Russian anti-corruption activist Alexei Navalny rightly warned that Moscow would not “treat European sanctions seriously" as long as the yachts of Russian oligarchs who have become rich through Putin's authoritarian rule lay in European ports.

Indeed, Europe and the United States often make it far too easy for autocrats. On both sides of the Atlantic, there are numerous loopholes through which money of dubious origin is fed into our economy and politics. For a long time, the U.S. was a paradise for companies run by puppets. In some cases, one had to disclose more information about oneself to apply for a library card than to start a business. With such companies, unlawfully acquired money can be laundered and it also serves to exert political influence, for example through campaign contributions.

Conversely, this means that a determined fight against corruption can be an instrument of transatlantic partnership. The U.S. in particular has enormous influence as a key financial center. Hong Kong's head of government, Carrie Lam, is now feeling the effects of this: Since the U.S. imposed sanctions on her because of the Hong Kong "Security Act," she has been receiving her salary in cash - no bank wants to give her another account and thus antagonize the U.S. government. Such extraterritorial sanctions may be viewed critically in principle, but they are a powerful example of how the U.S. can exert its influence.

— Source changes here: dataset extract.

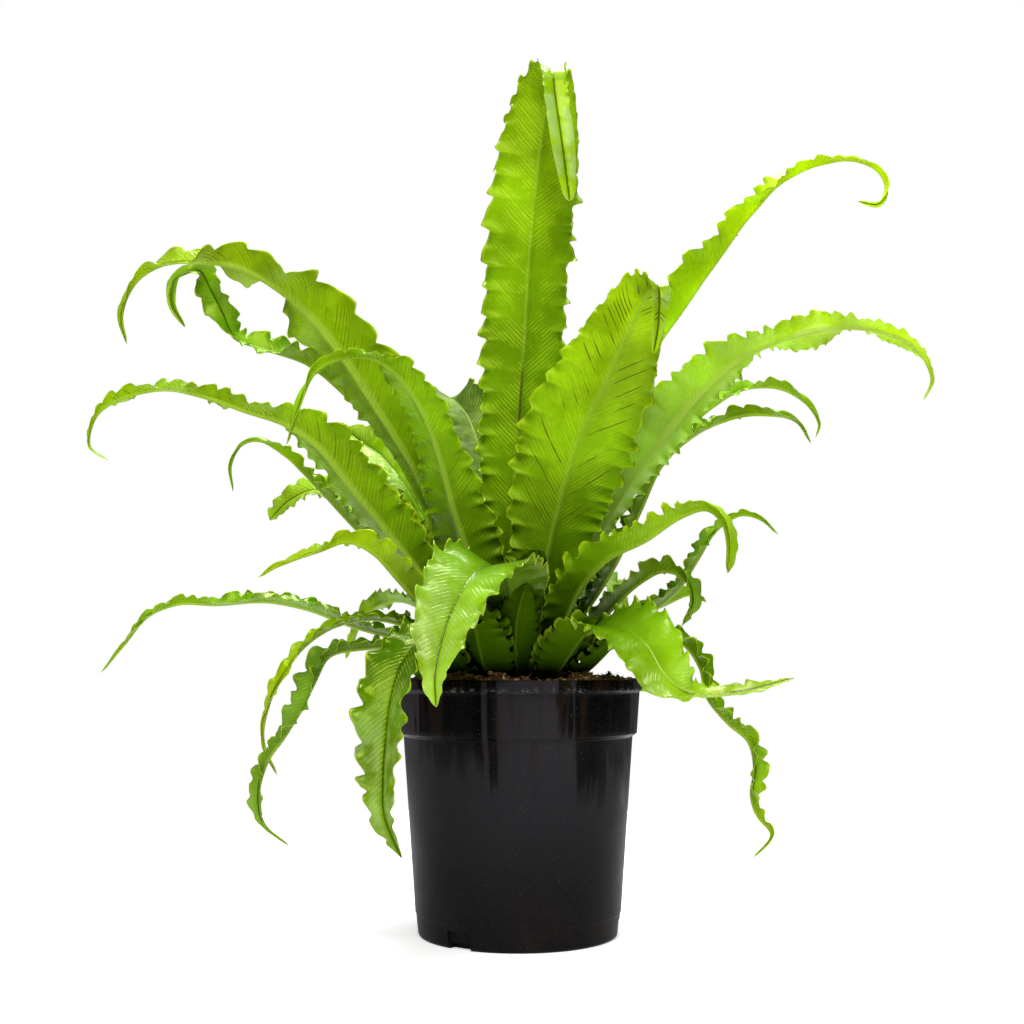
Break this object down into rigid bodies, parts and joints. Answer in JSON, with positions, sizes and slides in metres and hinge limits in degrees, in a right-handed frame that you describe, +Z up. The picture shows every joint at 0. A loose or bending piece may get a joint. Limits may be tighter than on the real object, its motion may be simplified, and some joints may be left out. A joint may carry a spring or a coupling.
{
  "type": "potted bird's nest fern",
  "caption": "Bird's nest fern with long ruffled, arching and hanging fronds, growing from a scaly crown in a soil-filled round black nursery pot that stands on its flat base.",
  "frame": {"origin": "middle of the pot's flat underside, on the surface that it stands on", "axes": "+Z up, -Y towards the viewer of the picture, +X to the viewer's right"},
  "size_m": [0.5357, 0.393, 0.5567],
  "materials": {
    "pot": "thin moulded black plastic, satin gloss, with pale dust specks and dried brown drip marks",
    "soil": "loose brown bark and coir crumbs, matt",
    "crown": "dark scaly rhizome with fine brown hairs, matt",
    "frond": "glossy yellow-green living leaf, paler beneath, with fine slanting veins and a pale midrib"
  },
  "bodies": {
    "root": {"pot": "pot", "soil": "soil", "crown": "crown", "frond_tall_centre": "frond", "frond_big_right": "frond", "frond_left_centre": "frond", "frond_left_upper": "frond", "frond_left_upper_back": "frond", "frond_left_middle": "frond", "frond_left_thin_back": "frond", "frond_left_blunt": "frond", "frond_left_yellow_tip": "frond", "frond_left_low_long": "frond", "frond_left_yellow_rib": "frond", "frond_left_hanging": "frond", "frond_front_left_hanging": "frond", "frond_front_fold": "frond", "frond_front_centre": "frond", "frond_front_right_fold": "frond", "frond_right_upper": "frond", "frond_right_middle": "frond", "frond_right_back_upper": "frond", "frond_right_back_lower": "frond", "frond_right_tip_hanging": "frond", "frond_right_thin": "frond", "frond_right_droop": "frond", "frond_right_low": "frond", "frond_right_hanging": "frond", "frond_back_centre": "frond", "frond_back_left": "frond", "frond_back_left_low": "frond", "frond_back_low": "frond", "frond_back_middle": "frond", "frond_back_right_tall": "frond", "frond_back_right_low": "frond", "frond_inner_left": "frond", "frond_young": "frond"}
  },
  "joints": []
}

In the United States, there is currently bipartisan consensus to fight corruption and kleptocracy. In December, even before Biden took office, the U.S. Senate decided to put a stop to companies run by fake frontmen. In the future, a transparency register will record who owns a company. Other bills are on the way, such as the CROOK Act, which among other things is to create an anti-corruption fund to finance measures against kleptocracy worldwide. There have also been reforms in the EU in recent years. For example, a transparency register has long been mandatory for all member states. However, there is a huge problem with the enforcement of transparency regulations. Many European transparency registers are not publicly accessible or are poorly implemented.

Fighting corruption is in the EU's own interest: It could significantly increase the Union's ability to act both internally and externally. The EU should therefore not wait for demands from Washington, but finally show initiative itself. This applies above all to Germany, which is lagging behind in the fight against money laundering.

Germany could, for example, discuss how this can be changed in the Financial Action Task Force, which was founded in 1989 and primarily sets standards for combating money laundering and terrorist financing. Germany still holds the presidency of this body until the middle of next year. But the next Munich Security Conference could also provide a suitable forum for discussion - if only because the topic of fighting corruption has long been on the agenda at the annual meeting in Munich.

In addition to greater efforts in the United States and the European Union, however, the transatlantic partners should also involve other states. After all, corruption is, sometimes to a greater or lesser extent, a global problem. The current year could provide an opportunity for a diplomatic tour de force. For example, a special session of the UN General Assembly on corruption is on the political agenda at the beginning of June. The special session should provide impetus for joint initiatives to tackle corruption and kleptocracy, for example for mandatory global public transparency registers. In the same month, the G7 summit in the United Kingdom will provide an opportunity to bring the United Kingdom on board. Last but not least, President Biden is planning a "Summit for Democracy" during his first year in office, where the fight against corruption will be a central theme.

Biden is right: Corruption corrodes democracy, and dictatorships and autocracies know how to use this to their advantage. The transatlantic partners can and must stand together against this. It is time for Europe to show that it has understood this - and to offer itself to Washington as a "partner in leadership”.